Another issue is blur. Chips are tiny, and autofocus can lock onto reflections. Tap the screen exactly on the chip, hold steady, and take two or three shots to be safe.

A third issue is missing the edges. Damage near the windscreen border is particularly important, because cracks can spread from the edge due to body flex and temperature changes.

Finally, do not forget to take exit photos at drop-off. While this article focuses on pick-up, a matching set at return makes it much easier to show the glass condition did not change during your hire.

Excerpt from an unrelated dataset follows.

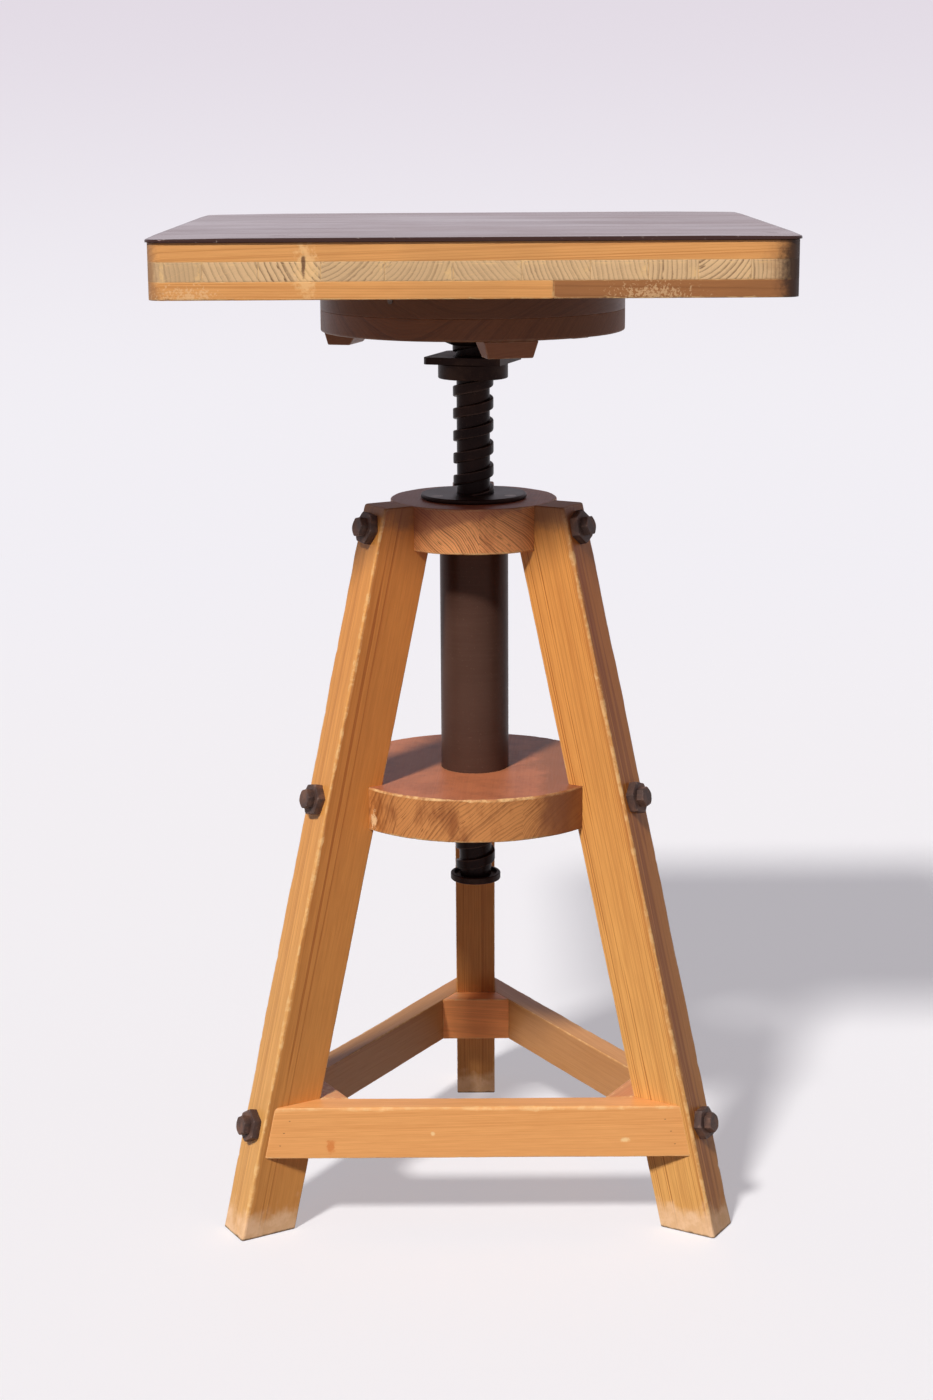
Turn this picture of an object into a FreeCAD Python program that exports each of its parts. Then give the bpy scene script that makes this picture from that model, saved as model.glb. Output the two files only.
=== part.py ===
import FreeCAD, Part
import math
import os

# Adjustable swivel stool: a square block-board top on a square-thread screw,
# carried by a round wooden stand with three raked legs.
# Millimetres, +Z up. The origin is on the floor, on the axis of the screw.
# Azimuths are in degrees from +X towards +Y. The front of the stool faces -Y.

# Stand
leg_azimuths = {"rear": 90.0, "left": 210.0, "right": 330.0}
leg_width = 31.7              # across the leg, tangentially
leg_depth = 43.8              # radially, measured level
leg_foot_reach = 211.4        # outer edge of a foot from the axis
leg_rake = 0.239              # how far a leg leans in for each millimetre up
leg_edge_chamfer = 2.0
stand_height = 537.6          # floor to the upper face of the hub
glue_gap = 0.1                # joint clearance between wooden pieces with curved seats

hub_radius = 61.4
hub_thickness = 33.0
hub_edge_chamfer = 1.2
lower_disc_radius = 100.9
lower_disc_thickness = 32.0
lower_disc_top = 333.3
lower_disc_chamfer = 1.5

tube_radius = 25.4
tube_wall = 3.2
tube_recess_depth = 10.0      # wood left over the tube's upper end in the hub

# Rails and corner blocks between the feet
rail_top = 99.5
rail_height = 37.8
rail_thickness = 18.1
rail_setback = 2.8            # behind the leg's outer corner
rail_azimuths = {"front": 270.0, "right": 30.0, "left": 150.0}
rail_edge_chamfer = 1.5
corner_block_thickness = 18.0

# Screws and bolts of the stand
bolt_radius = 4.0
bolt_tip_margin = 6.1         # wood left between the upper bolts' ends and the tube
bolt_head_flats = 13.0
bolt_head_height = 5.5
hex_washer_flats = 21.5
hex_washer_height = 6.0
upper_bolt_drop = 16.1        # below the top of the hub, on the leg's outer face
middle_bolt_drop = 8.3        # below the top of the lower disc
lower_bolt_drop = 17.0        # below the top of the rails
bolt_turn_step = 17.0         # each bolt stopped at its own angle when it was driven in
nail_radius = 1.1
nail_head_radius = 2.0
nail_head_height = 0.8
nail_proud_end = 3.0          # head left long, then filed flush with the sloping face
nail_length = 17.0
nail_offsets = [10.0, 19.0, 28.5]     # below the top of the rail
nail_insets = [12.5, 10.0, 9.0]       # from the end of the rail, along its face

# Screw thread shared by the spindle, the nut and the lock nut
thread_pitch = 16.4
thread_core_radius = 12.2
thread_crest_radius = 14.9
thread_crest_width = 7.8
thread_clearance = 0.4
thread_phase = 149.0          # azimuth of the crest's middle where the thread begins

# Nut let into the hub
nut_flange_margin = 7.9       # from the circle of its screws to its edge
nut_flange_thickness = 3.4
nut_flange_round = 1.2
nut_body_radius = 20.0
nut_body_length = 42.0
nut_screw_margin = 5.6        # from the tube's outside to the circle of the screws
wood_screw_radius = 2.2
wood_screw_head_radius = 4.4
wood_screw_head_height = 2.6
wood_screw_length = 22.0

# Lock nut: a square plate with a sleeve, and a round thrust collar captive on the sleeve
lock_plate_top = 642.3
lock_plate_side = 57.6
lock_plate_thickness = 5.2
lock_plate_chamfer = 2.5
lock_plate_turn = -18.0
lock_collar_radius = 25.6
lock_collar_height = 11.2
lock_collar_round = 1.0
lock_sleeve_radius = 18.6
lock_lip_radius = 21.0
lock_lip_height = 1.6
running_clearance = 0.06
face_clearance = 0.3

# Top assembly
disc_radius = 110.5
disc_bottom = 660.8
disc_lower_thickness = 15.6
disc_upper_thickness = 20.6
disc_edge_chamfer = 0.8
board_width = 420.0           # left to right
board_depth = 420.0           # front to back
board_corner_radius = 11.0
bottom_layer_thickness = 11.7
core_thickness = 12.7
top_layer_thickness = 12.1
plank_rows = 4
bottom_front_joint = 51.0     # where the front plank of the bottom layer is pieced, left to right
core_strip_widths = [36, 36, 40, 41, 44, 44, 44, 37, 32, 34, 32]
sheet_thickness = 2.9
sheet_overhang = 1.5

flange_radius = 37.8
flange_rim_thickness = 2.2
flange_height = 11.0
flange_neck_radius = 15.8
flange_screw_circle = 30.0
flange_screw_count = 4
journal_radius = 11.8
journal_length = 16.0         # plain upper end of the spindle, let into the disc
seat_screw_circle = 62.0
seat_screw_count = 6
seat_screw_length = 46.0
edge_nail_azimuth = 239.0
edge_nail_height = 688.0

wedge_azimuths = [284.0, 44.0, 164.0]
wedge_inner = 80.7
wedge_outer = 108.4
wedge_width = 38.9
wedge_height = 12.0
wedge_inner_bevel = 8.7
wedge_outer_bevel = 2.4
wedge_side_bevel = 3.3

# Lower end of the spindle
stop_bottom = 244.0
stop_radius = 19.0
stop_thickness = 5.2
stop_round = 0.9
stop_recess_radius = 16.4
stop_recess_depth = 2.0
stop_gap = 4.5                # plain neck of the spindle between the collar and the thread
end_journal_radius = 8.0
end_screw_head_radius = 11.0
end_screw_head_height = 1.6
end_screw_radius = 3.0
end_screw_length = 22.0

up = FreeCAD.Vector(0, 0, 1)
origin = FreeCAD.Vector(0, 0, 0)
floor_margin = 5.0            # how far a cutting tool runs past the face it cuts
far = 400.0                   # beyond everything the cutting tools have to reach

hub_bottom = stand_height - hub_thickness
lower_disc_bottom = lower_disc_top - lower_disc_thickness
rail_bottom = rail_top - rail_height
tube_top = stand_height - tube_recess_depth
nut_top = stand_height + nut_flange_thickness
nut_bottom = nut_top - nut_flange_thickness - nut_body_length
disc_joint = disc_bottom + disc_lower_thickness
board_bottom = disc_joint + disc_upper_thickness
core_bottom = board_bottom + bottom_layer_thickness
top_layer_bottom = core_bottom + core_thickness
board_top = top_layer_bottom + top_layer_thickness
stop_top = stop_bottom + stop_thickness
stop_floor = stop_top - stop_recess_depth
thread_start = stop_top + stop_gap
flange_bottom = disc_bottom - flange_height
face_lean = math.degrees(math.atan(leg_rake))
bolt_heights = {"upper": stand_height - upper_bolt_drop,
                "middle": lower_disc_top - middle_bolt_drop,
                "lower": rail_top - lower_bolt_drop}
hub_leg_reach = leg_foot_reach - leg_rake * bolt_heights["upper"]
bolt_length = (hub_leg_reach - tube_radius - bolt_tip_margin) / math.cos(math.radians(face_lean))
nut_screw_circle = tube_radius + nut_screw_margin
nut_flange_radius = nut_screw_circle + nut_flange_margin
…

How to store and share your photos if a dispute arises

Keep the originals until the deposit is released and the hire is fully closed. If you need to send evidence, share a small bundle that tells the story in order: the time anchor, full windscreen context, chip close-ups with scale, and the agreement notes. If the supplier asks for only a few images, prioritise the context plus the written acknowledgement, then add close-ups.

If you are travelling as a group, consider backing up the album to a second device or to offline storage. Losing a phone can mean losing your best proof.

FAQ

How many windscreen photos should I take at pick-up? Aim for at least six: full windscreen, two corner angles, four quadrant coverage, then three per chip (close-up, scale, and location) if you find damage.

What is the best way to show the size of a chip? Place a coin or key next to the chip and photograph both in focus. Also take a mid-range shot so the chip’s position on the glass is clear.

Should I take photos of headlamps and mirrors too? Yes. Many car hire agreements treat lamp lenses and mirror glass as chargeable damage, so add clear face-on and angled shots for each.

What if the damage report does not include a place for windscreen notes? Ask the agent to add a written note in the comments section or on an attached sheet. Photograph the updated record, including any initials or confirmation in the app.

Is it enough to rely on my phone’s metadata for timestamps? Metadata helps, but also take a “time anchor” photo of the pick-up receipt or confirmation screen, then immediately photograph the vehicle identifiers and windscreen.